---------- Source material

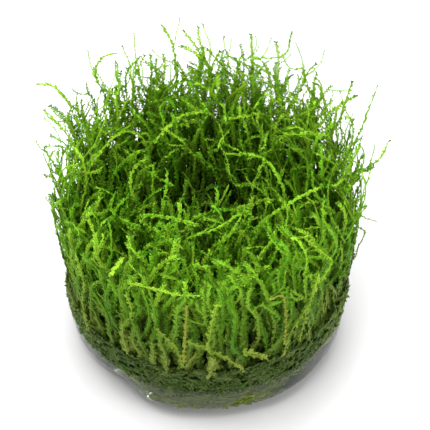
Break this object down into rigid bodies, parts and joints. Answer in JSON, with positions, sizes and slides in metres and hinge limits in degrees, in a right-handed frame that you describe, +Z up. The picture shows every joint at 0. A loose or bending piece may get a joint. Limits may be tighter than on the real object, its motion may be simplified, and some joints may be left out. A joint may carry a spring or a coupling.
{
  "type": "tissue-cultured java moss clump",
  "caption": "Clump of java moss grown in vitro: upright leafy shoots pressed into a ring, standing on a low round pad of clear nutrient gel with a flat underside.",
  "frame": {"origin": "middle of the gel pad's flat underside", "axes": "+Z up along the shoots, -Y towards the side that the picture shows in front"},
  "size_m": [0.0944, 0.0822, 0.0811],
  "materials": {
    "gel": "wet, clear, faintly grey-green",
    "old_moss": "dark, wet, matted",
    "moss": "leafy, damp",
    "young_moss": "leafy, damp, bright"
  },
  "bodies": {
    "root": {"gel_pad": "gel", "moss_mat": "old_moss", "wall_tuft_01": "moss", "wall_tuft_02": "moss", "wall_tuft_03": "moss", "wall_tuft_04": "moss", "wall_tuft_05": "moss", "wall_tuft_06": "moss", "wall_tuft_07": "moss", "wall_tuft_08": "moss", "wall_tuft_09": "moss", "wall_tuft_10": "moss", "wall_tuft_11": "moss", "wall_tuft_12": "moss", "wall_tuft_13": "moss", "wall_tuft_14": "moss", "wall_tuft_15": "moss", "wall_tuft_16": "moss", "wall_tuft_17": "moss", "wall_tuft_18": "moss", "middle_tuft_01": "moss", "middle_tuft_02": "moss", "middle_tuft_03": "moss", "middle_tuft_04": "moss", "middle_tuft_05": "moss", "middle_tuft_06": "moss", "middle_tuft_07": "moss", "middle_tuft_08": "moss", "middle_tuft_09": "moss", "middle_tuft_10": "moss", "heart_tuft_01": "moss", "heart_tuft_02": "moss", "heart_tuft_03": "moss", "heart_tuft_04": "moss", "heart_tuft_05": "moss", "centre_tuft": "moss", "long_shoot_01": "young_moss", "long_shoot_02": "young_moss", "long_shoot_03": "young_moss", "long_shoot_04": "young_moss", "long_shoot_05": "young_moss", "long_shoot_06": "young_moss", "long_shoot_07": "young_moss", "long_shoot_08": "young_moss", "long_shoot_09": "young_moss", "long_shoot_10": "young_moss", "long_shoot_11": "young_moss", "long_shoot_12": "young_moss", "long_shoot_13": "young_moss", "long_shoot_14": "young_moss", "long_shoot_15": "young_moss", "long_shoot_16": "young_moss", "long_shoot_17": "young_moss", "long_shoot_18": "young_moss", "long_shoot_19": "young_moss", "long_shoot_20": "young_moss"}
  },
  "joints": []
}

--------------------

» **Exercise task**
Repeat the data precisely, line by line.

» **Written response**
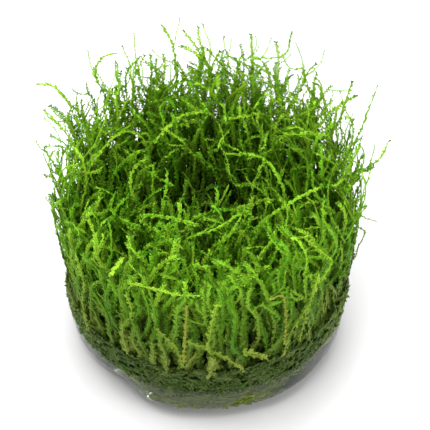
Break this object down into rigid bodies, parts and joints. Answer in JSON, with positions, sizes and slides in metres and hinge limits in degrees, in a right-handed frame that you describe, +Z up. The picture shows every joint at 0. A loose or bending piece may get a joint. Limits may be tighter than on the real object, its motion may be simplified, and some joints may be left out. A joint may carry a spring or a coupling.
{
  "type": "tissue-cultured java moss clump",
  "caption": "Clump of java moss grown in vitro: upright leafy shoots pressed into a ring, standing on a low round pad of clear nutrient gel with a flat underside.",
  "frame": {"origin": "middle of the gel pad's flat underside", "axes": "+Z up along the shoots, -Y towards the side that the picture shows in front"},
  "size_m": [0.0944, 0.0822, 0.0811],
  "materials": {
    "gel": "wet, clear, faintly grey-green",
    "old_moss": "dark, wet, matted",
    "moss": "leafy, damp",
    "young_moss": "leafy, damp, bright"
  },
  "bodies": {
    "root": {"gel_pad": "gel", "moss_mat": "old_moss", "wall_tuft_01": "moss", "wall_tuft_02": "moss", "wall_tuft_03": "moss", "wall_tuft_04": "moss", "wall_tuft_05": "moss", "wall_tuft_06": "moss", "wall_tuft_07": "moss", "wall_tuft_08": "moss", "wall_tuft_09": "moss", "wall_tuft_10": "moss", "wall_tuft_11": "moss", "wall_tuft_12": "moss", "wall_tuft_13": "moss", "wall_tuft_14": "moss", "wall_tuft_15": "moss", "wall_tuft_16": "moss", "wall_tuft_17": "moss", "wall_tuft_18": "moss", "middle_tuft_01": "moss", "middle_tuft_02": "moss", "middle_tuft_03": "moss", "middle_tuft_04": "moss", "middle_tuft_05": "moss", "middle_tuft_06": "moss", "middle_tuft_07": "moss", "middle_tuft_08": "moss", "middle_tuft_09": "moss", "middle_tuft_10": "moss", "heart_tuft_01": "moss", "heart_tuft_02": "moss", "heart_tuft_03": "moss", "heart_tuft_04": "moss", "heart_tuft_05": "moss", "centre_tuft": "moss", "long_shoot_01": "young_moss", "long_shoot_02": "young_moss", "long_shoot_03": "young_moss", "long_shoot_04": "young_moss", "long_shoot_05": "young_moss", "long_shoot_06": "young_moss", "long_shoot_07": "young_moss", "long_shoot_08": "young_moss", "long_shoot_09": "young_moss", "long_shoot_10": "young_moss", "long_shoot_11": "young_moss", "long_shoot_12": "young_moss", "long_shoot_13": "young_moss", "long_shoot_14": "young_moss", "long_shoot_15": "young_moss", "long_shoot_16": "young_moss", "long_shoot_17": "young_moss", "long_shoot_18": "young_moss", "long_shoot_19": "young_moss", "long_shoot_20": "young_moss"}
  },
  "joints": []
}